- _The problem_
Copy out every line that contains "into".

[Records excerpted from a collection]
/---
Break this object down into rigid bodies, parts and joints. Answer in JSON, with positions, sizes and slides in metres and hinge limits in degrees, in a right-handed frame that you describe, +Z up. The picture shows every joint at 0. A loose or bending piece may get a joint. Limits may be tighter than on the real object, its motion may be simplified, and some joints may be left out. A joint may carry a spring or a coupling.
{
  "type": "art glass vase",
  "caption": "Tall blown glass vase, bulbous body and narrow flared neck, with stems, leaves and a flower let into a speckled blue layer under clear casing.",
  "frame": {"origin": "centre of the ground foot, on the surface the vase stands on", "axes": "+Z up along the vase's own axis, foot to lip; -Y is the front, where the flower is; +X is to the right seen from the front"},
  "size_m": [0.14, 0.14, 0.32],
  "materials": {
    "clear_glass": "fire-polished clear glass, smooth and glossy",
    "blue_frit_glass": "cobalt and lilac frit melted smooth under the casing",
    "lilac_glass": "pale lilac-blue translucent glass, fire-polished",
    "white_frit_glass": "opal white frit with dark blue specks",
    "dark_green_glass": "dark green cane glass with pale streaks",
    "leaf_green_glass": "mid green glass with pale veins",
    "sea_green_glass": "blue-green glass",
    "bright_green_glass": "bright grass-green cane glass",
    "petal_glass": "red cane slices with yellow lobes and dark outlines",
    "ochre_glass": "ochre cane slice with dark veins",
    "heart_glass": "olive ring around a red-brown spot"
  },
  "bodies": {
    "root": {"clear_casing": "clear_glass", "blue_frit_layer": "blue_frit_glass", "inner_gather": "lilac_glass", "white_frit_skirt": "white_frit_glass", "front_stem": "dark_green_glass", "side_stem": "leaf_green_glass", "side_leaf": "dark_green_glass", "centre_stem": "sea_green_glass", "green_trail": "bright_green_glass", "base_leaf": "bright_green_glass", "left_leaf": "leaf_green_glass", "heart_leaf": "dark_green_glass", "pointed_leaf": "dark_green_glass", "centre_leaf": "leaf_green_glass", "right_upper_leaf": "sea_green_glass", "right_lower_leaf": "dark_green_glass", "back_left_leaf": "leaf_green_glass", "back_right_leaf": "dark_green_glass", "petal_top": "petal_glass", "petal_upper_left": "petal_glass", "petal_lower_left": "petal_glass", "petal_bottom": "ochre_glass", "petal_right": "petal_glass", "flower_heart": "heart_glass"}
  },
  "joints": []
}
\---
/---
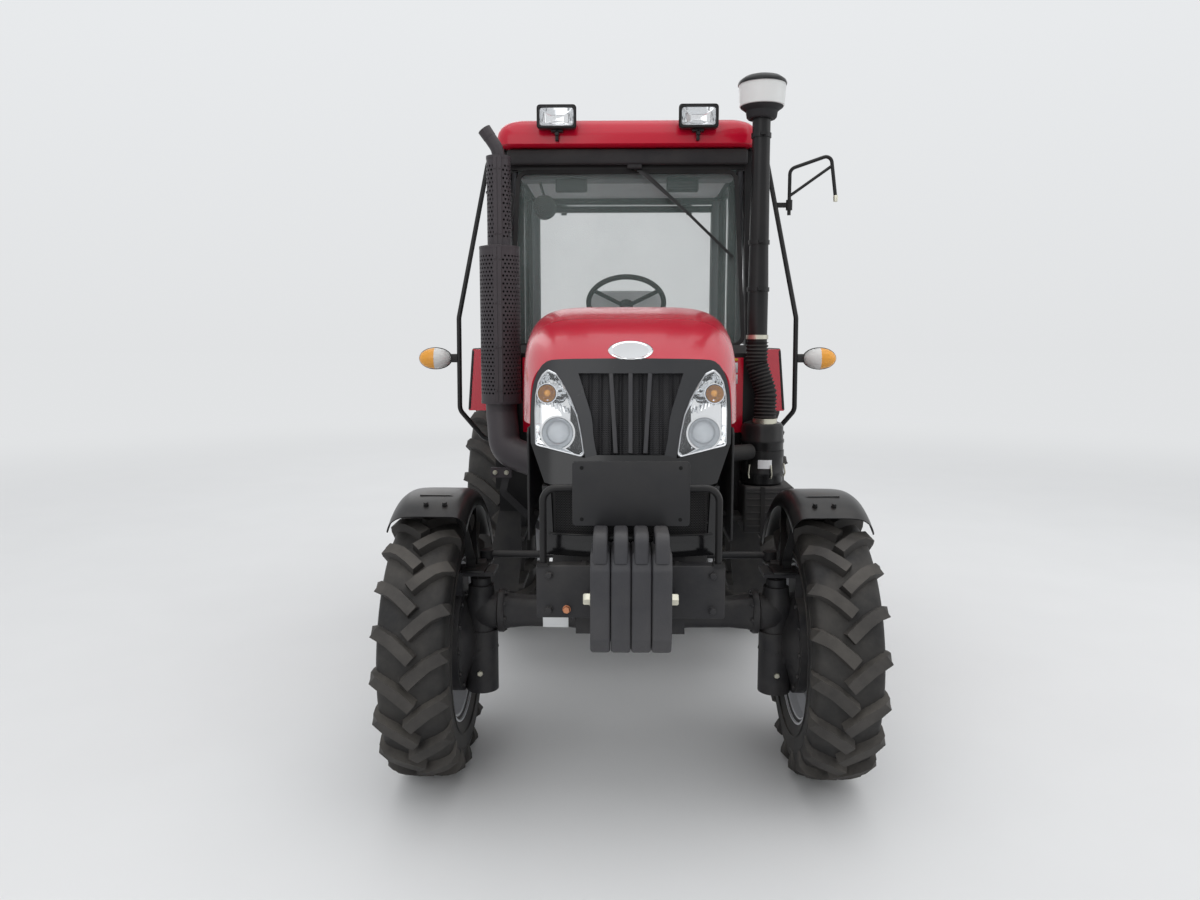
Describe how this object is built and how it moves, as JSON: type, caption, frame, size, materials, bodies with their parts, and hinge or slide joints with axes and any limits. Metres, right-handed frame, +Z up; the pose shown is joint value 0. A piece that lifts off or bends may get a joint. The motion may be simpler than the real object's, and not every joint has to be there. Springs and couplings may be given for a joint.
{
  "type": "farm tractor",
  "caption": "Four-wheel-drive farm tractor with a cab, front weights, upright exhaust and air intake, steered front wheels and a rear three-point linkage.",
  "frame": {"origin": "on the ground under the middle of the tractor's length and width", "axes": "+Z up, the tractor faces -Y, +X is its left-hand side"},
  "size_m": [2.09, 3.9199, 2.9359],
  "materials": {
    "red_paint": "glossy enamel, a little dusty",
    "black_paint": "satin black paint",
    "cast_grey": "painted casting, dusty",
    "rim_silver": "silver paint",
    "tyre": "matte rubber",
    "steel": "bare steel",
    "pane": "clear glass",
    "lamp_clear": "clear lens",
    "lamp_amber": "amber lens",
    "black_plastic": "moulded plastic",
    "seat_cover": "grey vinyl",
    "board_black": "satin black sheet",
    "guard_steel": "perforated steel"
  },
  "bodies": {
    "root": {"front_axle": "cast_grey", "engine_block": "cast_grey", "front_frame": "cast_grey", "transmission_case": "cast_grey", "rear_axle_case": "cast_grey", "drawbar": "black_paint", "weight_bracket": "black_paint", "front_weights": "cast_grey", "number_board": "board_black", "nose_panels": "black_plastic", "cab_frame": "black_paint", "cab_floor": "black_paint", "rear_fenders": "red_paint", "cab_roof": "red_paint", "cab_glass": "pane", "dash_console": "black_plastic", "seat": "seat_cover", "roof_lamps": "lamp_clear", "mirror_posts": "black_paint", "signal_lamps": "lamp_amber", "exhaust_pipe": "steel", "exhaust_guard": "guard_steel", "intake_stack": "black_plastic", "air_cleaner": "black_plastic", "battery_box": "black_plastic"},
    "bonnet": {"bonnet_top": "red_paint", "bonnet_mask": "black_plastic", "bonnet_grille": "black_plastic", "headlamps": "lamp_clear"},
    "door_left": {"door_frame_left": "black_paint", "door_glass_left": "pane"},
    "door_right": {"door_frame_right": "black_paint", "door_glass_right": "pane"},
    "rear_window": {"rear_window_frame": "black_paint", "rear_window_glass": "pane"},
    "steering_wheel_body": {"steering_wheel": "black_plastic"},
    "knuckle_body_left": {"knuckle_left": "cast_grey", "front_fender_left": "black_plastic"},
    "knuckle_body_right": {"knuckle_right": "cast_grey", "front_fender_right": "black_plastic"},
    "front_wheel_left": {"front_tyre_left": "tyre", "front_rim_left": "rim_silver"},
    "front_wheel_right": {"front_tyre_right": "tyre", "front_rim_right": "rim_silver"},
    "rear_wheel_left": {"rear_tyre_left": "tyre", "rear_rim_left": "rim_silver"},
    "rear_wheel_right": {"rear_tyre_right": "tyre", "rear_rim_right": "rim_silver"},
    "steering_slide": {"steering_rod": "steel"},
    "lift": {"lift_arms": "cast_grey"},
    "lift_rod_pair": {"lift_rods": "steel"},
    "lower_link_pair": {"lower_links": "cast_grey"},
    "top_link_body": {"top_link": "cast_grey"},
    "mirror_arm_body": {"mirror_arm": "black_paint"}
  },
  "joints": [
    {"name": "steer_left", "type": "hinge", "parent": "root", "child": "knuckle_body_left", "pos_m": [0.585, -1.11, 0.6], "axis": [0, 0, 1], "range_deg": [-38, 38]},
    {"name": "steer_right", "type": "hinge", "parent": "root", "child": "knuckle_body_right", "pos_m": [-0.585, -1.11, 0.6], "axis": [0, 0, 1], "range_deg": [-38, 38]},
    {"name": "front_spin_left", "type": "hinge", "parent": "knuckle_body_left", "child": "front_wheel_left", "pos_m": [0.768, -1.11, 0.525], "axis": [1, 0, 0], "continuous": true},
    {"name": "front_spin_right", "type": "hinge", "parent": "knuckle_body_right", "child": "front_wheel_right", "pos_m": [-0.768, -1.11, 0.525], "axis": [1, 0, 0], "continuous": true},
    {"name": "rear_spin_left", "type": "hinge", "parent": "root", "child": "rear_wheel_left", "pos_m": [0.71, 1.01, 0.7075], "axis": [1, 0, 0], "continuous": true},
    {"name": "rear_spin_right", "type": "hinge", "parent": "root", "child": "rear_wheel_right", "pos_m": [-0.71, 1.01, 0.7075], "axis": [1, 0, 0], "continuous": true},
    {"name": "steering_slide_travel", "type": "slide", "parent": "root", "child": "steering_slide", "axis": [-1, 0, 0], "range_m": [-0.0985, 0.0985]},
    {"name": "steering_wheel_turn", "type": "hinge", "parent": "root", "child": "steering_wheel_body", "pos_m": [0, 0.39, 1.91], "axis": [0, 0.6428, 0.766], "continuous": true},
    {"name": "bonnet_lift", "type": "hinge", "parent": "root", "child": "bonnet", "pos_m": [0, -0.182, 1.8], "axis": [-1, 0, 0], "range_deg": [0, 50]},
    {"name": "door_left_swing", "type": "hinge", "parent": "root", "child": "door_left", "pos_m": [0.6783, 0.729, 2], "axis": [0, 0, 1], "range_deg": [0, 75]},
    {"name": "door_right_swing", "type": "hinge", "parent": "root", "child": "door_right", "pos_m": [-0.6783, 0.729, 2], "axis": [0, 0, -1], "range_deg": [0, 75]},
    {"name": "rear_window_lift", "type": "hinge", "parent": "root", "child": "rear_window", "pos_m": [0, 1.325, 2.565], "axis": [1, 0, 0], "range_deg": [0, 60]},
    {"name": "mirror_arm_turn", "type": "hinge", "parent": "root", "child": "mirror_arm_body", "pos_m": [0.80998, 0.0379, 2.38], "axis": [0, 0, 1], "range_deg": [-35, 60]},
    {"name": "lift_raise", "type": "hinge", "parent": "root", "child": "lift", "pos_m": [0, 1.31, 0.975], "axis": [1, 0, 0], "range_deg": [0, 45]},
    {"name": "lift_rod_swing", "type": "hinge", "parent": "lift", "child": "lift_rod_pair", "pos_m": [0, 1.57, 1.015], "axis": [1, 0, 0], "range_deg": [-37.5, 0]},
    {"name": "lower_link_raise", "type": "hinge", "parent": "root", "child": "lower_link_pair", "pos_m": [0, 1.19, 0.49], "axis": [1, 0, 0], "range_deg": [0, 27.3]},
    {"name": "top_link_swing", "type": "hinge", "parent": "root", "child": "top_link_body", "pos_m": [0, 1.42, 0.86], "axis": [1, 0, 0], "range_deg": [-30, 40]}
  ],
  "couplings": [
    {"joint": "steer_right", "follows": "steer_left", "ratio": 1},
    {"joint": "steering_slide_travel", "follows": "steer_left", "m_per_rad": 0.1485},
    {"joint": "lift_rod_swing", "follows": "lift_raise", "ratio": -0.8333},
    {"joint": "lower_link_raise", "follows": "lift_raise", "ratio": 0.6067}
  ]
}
\---
- _Reply_
Break this object down into rigid bodies, parts and joints. Answer in JSON, with positions, sizes and slides in metres and hinge limits in degrees, in a right-handed frame that you describe, +Z up. The picture shows every joint at 0. A loose or bending piece may get a joint. Limits may be tighter than on the real object, its motion may be simplified, and some joints may be left out. A joint may carry a spring or a coupling.
  "caption": "Tall blown glass vase, bulbous body and narrow flared neck, with stems, leaves and a flower let into a speckled blue layer under clear casing.",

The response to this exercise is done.